Using this, ISPs can do accounting/billing, but can also build an user's
profile - based on (restricted set of) used services, but also by connections
to automatic update servers (a signature visible on IP/DNS level).
Experiment on 27c3: 1/4k packets captured, anonymized IPs => can't do DNS, nothing
stored.
"If you want to be anonymous, be a sheep" so as not to stand out - no
clearing cookies, no Tor... "Do not connect to a known Tor exit - use a
special bridge". IPv6 privacy: enabled by default on Windows, disabled on
Linux - probably does not help anyway.
Open source tools: NFSen, ntop
RC4/WEP key recovery attacks
Goal: automated cryptoanalysis tools.
Overview of WEP: Uses RC4 stream cipher = key stream generator to XOR with
plaintext. WEP can lose packets, so each packet is encrypted independently,
RC4 key = (secret key, 24b counter = IV), IV contained in the packet.
RC4: consists of key schedule and a pseudo-random generator.
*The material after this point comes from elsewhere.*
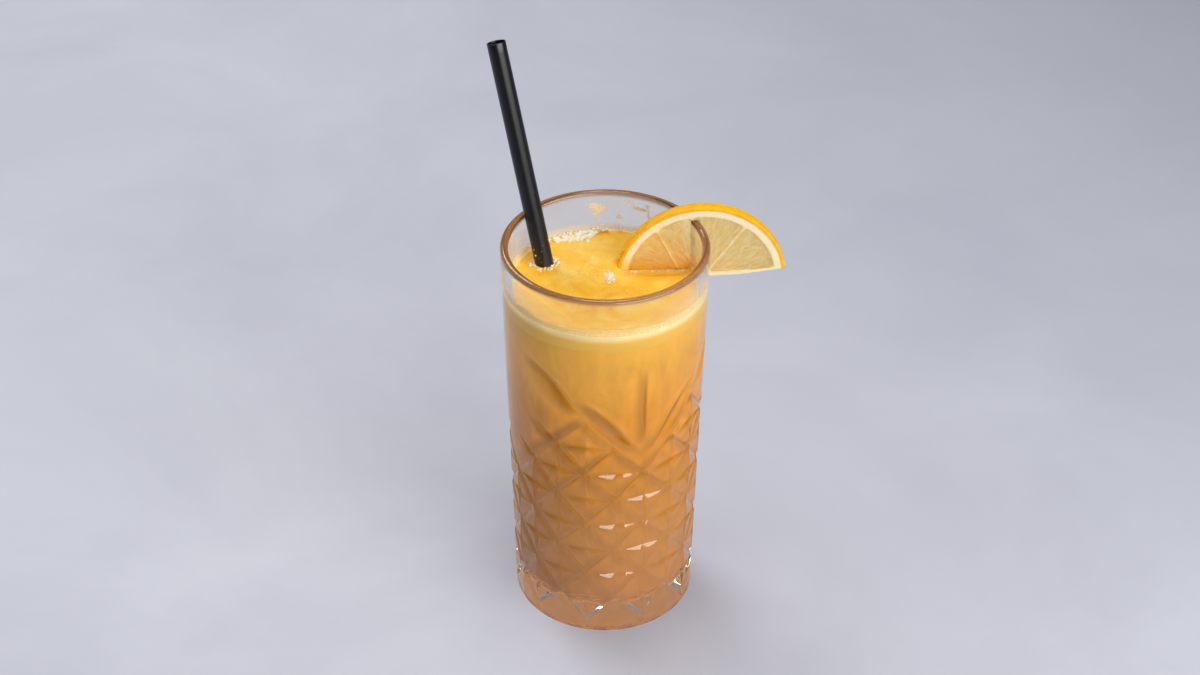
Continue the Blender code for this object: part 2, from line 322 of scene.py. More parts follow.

Key scheduling
has a strong bias towards secret key. PRGA: Only 2 bytes in S swapped per
PRG byte => can find biases of PRGA, allowing to guess at scheduled key from
keystream (then we can guess at keystream bytes).
Looking for more PRGA biases:
- Starting with 1st keystream byte and all relevant inputs, statistically
find biases. Too many possibilities still - restrict some values to {-1,
0, 1} => Found new biases, with strength varying by round and values. - To try other than values than {-1,0,1}, used Fourier transform chosen
such that the key schedule correlation applies, and found more biases.
"Black box approach": Just use first 256 bytes of keystream and key bytes as
a linear equation. This is too large => limit to first L bytes of both key
and output => found new biases again (new because we observe correlations
"caused" by PRGA rounds).
Attacks on WEP - improvements: Can recover sum of key bytes (again through a
bias). => To recover WEP key with P=1/2, need only 9,800 encrypted packets.